| Requirements |
Copy out each line containing "separate" from the entries below.

| Input material |
((
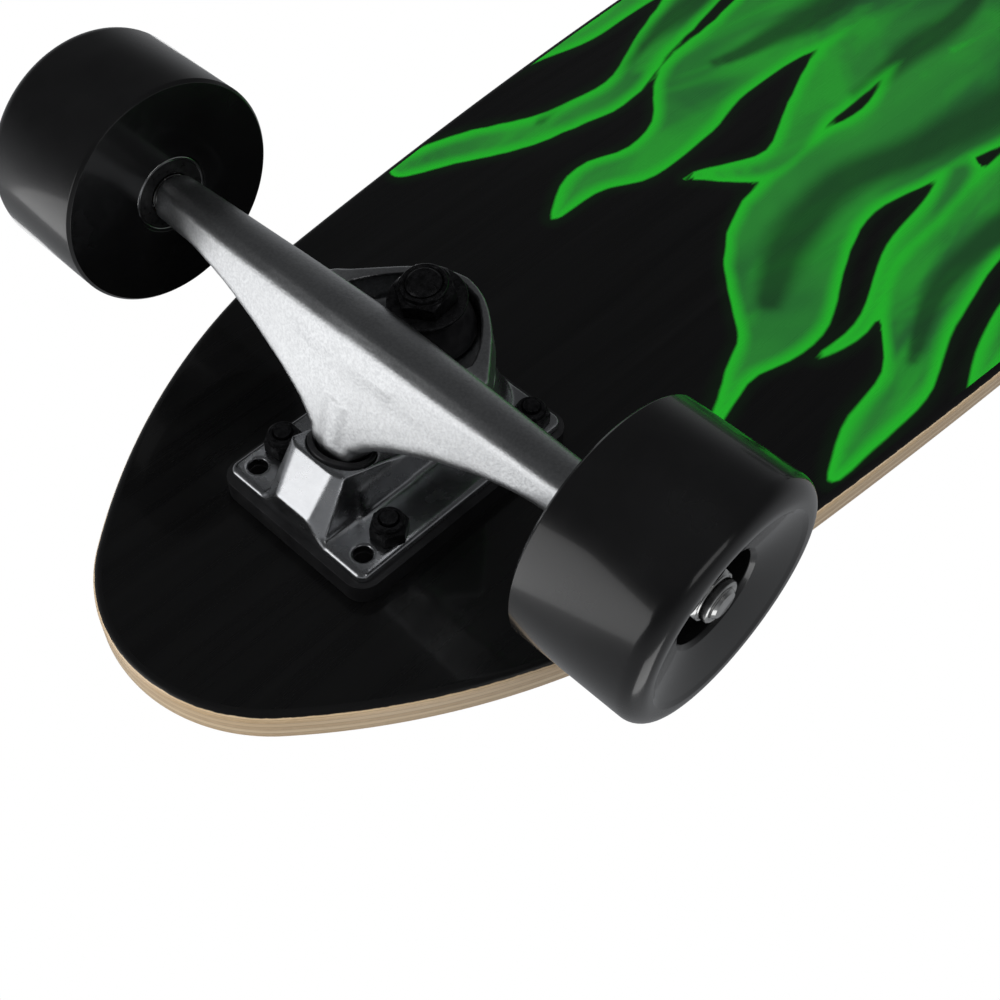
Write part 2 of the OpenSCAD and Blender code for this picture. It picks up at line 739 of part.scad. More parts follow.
))
((
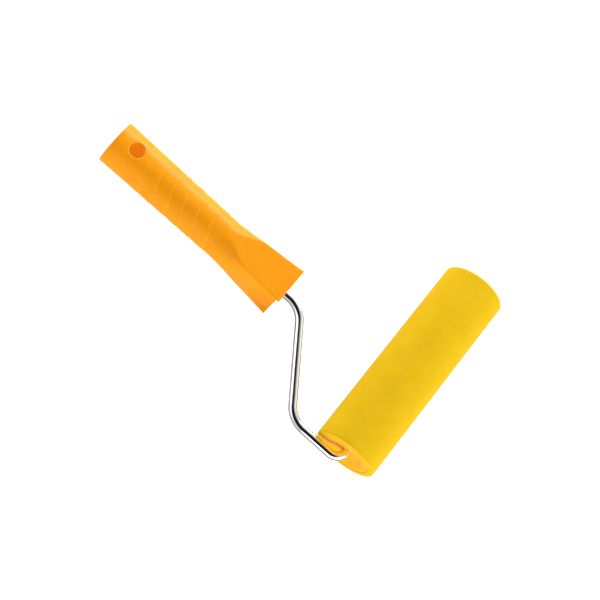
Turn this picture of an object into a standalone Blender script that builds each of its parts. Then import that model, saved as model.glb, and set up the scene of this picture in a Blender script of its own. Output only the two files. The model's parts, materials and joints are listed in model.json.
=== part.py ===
))
((
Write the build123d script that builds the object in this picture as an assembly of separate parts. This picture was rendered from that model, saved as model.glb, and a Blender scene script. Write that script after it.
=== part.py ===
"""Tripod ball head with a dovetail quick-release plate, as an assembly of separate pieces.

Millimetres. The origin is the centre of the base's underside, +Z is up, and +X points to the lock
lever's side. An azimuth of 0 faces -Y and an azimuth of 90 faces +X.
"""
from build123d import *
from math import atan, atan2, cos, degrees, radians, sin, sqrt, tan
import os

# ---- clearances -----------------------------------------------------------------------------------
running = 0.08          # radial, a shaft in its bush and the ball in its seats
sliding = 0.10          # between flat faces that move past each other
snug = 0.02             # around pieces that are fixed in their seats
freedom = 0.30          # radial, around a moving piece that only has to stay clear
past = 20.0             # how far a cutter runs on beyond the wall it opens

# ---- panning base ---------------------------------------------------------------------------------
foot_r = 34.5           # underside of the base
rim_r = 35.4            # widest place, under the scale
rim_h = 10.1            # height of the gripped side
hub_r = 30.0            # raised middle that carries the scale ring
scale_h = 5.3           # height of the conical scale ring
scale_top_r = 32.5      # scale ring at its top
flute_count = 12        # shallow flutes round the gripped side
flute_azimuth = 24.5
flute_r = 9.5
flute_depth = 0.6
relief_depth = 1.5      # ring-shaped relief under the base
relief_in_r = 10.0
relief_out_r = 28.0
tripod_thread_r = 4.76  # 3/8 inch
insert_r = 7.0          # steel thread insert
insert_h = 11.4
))
| Task response |
Write the build123d script that builds the object in this picture as an assembly of separate parts. This picture was rendered from that model, saved as model.glb, and a Blender scene script. Write that script after it.
"""Tripod ball head with a dovetail quick-release plate, as an assembly of separate pieces.